SFIX reported a Q3 loss per share of 72c, compared to 18c in the year-ago period and wider than the estimated loss per share of 53c. Net revenue came in at $492.9 million, down 8% YoY and below the consensus projection of $492.7 million. SFIX reported 3.91 million active clients in the period, down 4.7% YoY, while revenue per active client stood at $553, up 15% YoY.

For Q3, Stitch Fix expects net revenue in the range of $485 million to $495 million, missing the analyst consensus of $497.2 million. Adjusted EBITDA loss in the fourth quarter is expected to range between $25 million and $30 million.

The company also announced plans to cut the workforce by around 15% of salaried positions in hopes to return to profitability.
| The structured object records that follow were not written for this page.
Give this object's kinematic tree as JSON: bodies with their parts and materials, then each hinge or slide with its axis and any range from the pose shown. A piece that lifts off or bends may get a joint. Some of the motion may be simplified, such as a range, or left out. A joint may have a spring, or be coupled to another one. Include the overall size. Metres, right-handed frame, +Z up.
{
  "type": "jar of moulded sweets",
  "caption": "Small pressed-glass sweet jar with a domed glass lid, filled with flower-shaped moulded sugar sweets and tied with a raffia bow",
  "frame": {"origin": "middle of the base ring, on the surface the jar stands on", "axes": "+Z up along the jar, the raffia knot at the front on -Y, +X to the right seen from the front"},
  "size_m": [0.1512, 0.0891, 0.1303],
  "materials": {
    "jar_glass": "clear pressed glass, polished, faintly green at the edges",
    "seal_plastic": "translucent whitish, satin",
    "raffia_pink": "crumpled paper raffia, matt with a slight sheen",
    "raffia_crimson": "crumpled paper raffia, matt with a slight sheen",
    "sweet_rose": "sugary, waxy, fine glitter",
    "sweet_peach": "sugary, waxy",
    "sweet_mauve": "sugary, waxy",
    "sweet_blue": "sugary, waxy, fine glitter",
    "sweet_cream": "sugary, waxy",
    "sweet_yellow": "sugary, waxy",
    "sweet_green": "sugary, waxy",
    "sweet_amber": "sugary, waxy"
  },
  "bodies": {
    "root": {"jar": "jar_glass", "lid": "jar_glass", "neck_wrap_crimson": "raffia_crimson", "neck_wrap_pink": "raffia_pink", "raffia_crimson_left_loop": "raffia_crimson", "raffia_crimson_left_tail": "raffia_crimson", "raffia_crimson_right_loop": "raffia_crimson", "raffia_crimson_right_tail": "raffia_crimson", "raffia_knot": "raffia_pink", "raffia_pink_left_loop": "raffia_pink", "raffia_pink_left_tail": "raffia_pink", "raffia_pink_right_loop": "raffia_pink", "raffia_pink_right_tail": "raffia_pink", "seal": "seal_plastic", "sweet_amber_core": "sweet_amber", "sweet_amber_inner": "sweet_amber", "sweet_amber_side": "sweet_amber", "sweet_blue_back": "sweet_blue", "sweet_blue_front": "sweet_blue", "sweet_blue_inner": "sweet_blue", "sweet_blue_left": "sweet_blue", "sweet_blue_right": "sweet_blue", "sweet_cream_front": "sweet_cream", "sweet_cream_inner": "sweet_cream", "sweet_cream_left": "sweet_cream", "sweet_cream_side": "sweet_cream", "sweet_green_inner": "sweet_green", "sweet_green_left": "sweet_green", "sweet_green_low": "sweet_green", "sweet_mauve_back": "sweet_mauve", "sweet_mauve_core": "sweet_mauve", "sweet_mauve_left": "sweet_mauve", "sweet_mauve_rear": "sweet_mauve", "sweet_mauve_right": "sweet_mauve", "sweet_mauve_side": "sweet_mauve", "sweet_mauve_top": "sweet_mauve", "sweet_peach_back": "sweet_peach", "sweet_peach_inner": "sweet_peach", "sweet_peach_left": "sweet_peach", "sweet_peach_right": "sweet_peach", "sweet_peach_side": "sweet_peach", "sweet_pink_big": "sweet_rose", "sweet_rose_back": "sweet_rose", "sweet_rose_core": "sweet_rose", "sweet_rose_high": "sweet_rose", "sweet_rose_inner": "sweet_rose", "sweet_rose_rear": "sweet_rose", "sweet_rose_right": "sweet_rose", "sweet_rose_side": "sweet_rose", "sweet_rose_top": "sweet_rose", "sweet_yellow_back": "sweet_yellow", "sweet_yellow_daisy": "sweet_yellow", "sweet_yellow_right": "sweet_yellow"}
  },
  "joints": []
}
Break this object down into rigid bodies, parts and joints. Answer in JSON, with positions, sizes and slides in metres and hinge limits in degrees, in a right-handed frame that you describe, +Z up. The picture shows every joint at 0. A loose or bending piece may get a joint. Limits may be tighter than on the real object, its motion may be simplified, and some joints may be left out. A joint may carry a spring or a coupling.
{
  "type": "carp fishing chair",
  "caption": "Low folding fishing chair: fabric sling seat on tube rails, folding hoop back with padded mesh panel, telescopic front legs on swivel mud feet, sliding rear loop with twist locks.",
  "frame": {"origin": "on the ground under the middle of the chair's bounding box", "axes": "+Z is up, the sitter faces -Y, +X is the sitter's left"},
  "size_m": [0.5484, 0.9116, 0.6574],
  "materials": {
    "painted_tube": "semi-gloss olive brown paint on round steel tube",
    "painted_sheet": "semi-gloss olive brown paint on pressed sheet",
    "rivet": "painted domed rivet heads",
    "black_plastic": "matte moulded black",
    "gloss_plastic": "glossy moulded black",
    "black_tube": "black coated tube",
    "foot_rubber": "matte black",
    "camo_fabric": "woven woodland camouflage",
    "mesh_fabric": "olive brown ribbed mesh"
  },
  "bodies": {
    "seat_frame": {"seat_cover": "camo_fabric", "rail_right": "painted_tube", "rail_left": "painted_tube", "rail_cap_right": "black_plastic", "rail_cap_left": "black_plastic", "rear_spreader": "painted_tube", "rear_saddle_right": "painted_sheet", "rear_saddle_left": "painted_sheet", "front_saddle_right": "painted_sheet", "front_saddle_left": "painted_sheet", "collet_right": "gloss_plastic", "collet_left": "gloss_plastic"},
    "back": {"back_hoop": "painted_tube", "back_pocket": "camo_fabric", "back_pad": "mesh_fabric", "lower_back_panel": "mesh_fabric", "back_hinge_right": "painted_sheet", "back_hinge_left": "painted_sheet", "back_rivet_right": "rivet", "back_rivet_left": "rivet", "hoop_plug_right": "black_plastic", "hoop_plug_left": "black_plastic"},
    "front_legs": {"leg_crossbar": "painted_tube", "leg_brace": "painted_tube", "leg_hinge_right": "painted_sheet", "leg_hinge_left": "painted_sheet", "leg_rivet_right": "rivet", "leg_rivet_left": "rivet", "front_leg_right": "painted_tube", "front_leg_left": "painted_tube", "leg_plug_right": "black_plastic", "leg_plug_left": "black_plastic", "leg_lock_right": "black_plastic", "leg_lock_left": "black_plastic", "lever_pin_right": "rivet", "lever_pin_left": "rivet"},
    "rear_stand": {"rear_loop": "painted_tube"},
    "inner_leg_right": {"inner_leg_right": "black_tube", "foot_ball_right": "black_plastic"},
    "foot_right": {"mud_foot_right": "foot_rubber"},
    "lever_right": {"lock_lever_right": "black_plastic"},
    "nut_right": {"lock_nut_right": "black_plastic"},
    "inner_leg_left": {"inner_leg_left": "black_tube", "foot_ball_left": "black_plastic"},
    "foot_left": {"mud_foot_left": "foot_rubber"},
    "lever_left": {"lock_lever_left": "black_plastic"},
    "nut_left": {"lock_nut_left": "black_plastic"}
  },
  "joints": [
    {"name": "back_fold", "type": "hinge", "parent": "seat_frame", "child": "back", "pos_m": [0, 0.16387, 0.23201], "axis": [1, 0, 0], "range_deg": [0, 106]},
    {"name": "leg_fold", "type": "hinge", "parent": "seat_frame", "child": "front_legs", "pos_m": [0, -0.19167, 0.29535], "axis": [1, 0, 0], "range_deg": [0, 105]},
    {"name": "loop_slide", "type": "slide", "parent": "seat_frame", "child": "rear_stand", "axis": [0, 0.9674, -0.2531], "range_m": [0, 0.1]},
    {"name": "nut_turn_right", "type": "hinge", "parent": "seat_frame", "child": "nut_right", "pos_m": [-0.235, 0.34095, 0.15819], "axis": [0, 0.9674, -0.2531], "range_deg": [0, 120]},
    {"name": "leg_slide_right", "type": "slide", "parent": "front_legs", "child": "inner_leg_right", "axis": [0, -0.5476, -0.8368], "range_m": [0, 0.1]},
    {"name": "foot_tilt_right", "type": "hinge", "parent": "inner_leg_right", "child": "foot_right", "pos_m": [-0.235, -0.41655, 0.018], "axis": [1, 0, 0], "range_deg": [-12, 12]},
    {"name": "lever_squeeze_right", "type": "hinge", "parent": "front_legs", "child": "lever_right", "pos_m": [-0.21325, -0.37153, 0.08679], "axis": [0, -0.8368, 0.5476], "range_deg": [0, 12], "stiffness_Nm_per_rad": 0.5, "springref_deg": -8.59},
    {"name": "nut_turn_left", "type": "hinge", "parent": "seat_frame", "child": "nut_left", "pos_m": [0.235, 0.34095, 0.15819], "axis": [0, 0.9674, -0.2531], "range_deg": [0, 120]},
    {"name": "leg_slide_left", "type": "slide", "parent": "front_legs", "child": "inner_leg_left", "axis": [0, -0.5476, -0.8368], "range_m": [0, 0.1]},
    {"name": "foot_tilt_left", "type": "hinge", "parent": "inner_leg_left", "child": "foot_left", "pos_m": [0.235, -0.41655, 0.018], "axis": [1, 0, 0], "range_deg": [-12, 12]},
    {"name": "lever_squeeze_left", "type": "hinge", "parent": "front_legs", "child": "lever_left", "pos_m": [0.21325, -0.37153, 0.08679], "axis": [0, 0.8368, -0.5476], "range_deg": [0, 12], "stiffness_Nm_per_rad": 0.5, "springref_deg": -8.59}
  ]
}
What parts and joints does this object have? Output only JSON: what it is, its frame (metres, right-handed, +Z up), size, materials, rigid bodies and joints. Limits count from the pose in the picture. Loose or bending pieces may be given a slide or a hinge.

UBS analyst Kunal Madhukar reiterated a Neutral rating and a $10.00 per share price target.

“The results and the guide did not evoke any optimism in either SFIX’s Fix and FreeStyle TAM or in management’s ability to execute. With inventory increasing q/q, SFIX is like any other apparel retailer subject to consumers’ shifting preferences, and much like other retailers, likely will be impacted by a more promotional environment as other retailers try to sell their excess inventory ahead of the next season,” Madhukar told clients in a note.

J.P. Morgan analyst Cory A Carpenter cut the price target to $8.00 per share from $10.00.

“While earnings weren’t great and highlighted continued challenges as the company transitions to a Fix + Freestyle model, we viewed SFIX results to be much better than feared & we were surprised shares traded down another ~16% after hours,” Carpenter commented.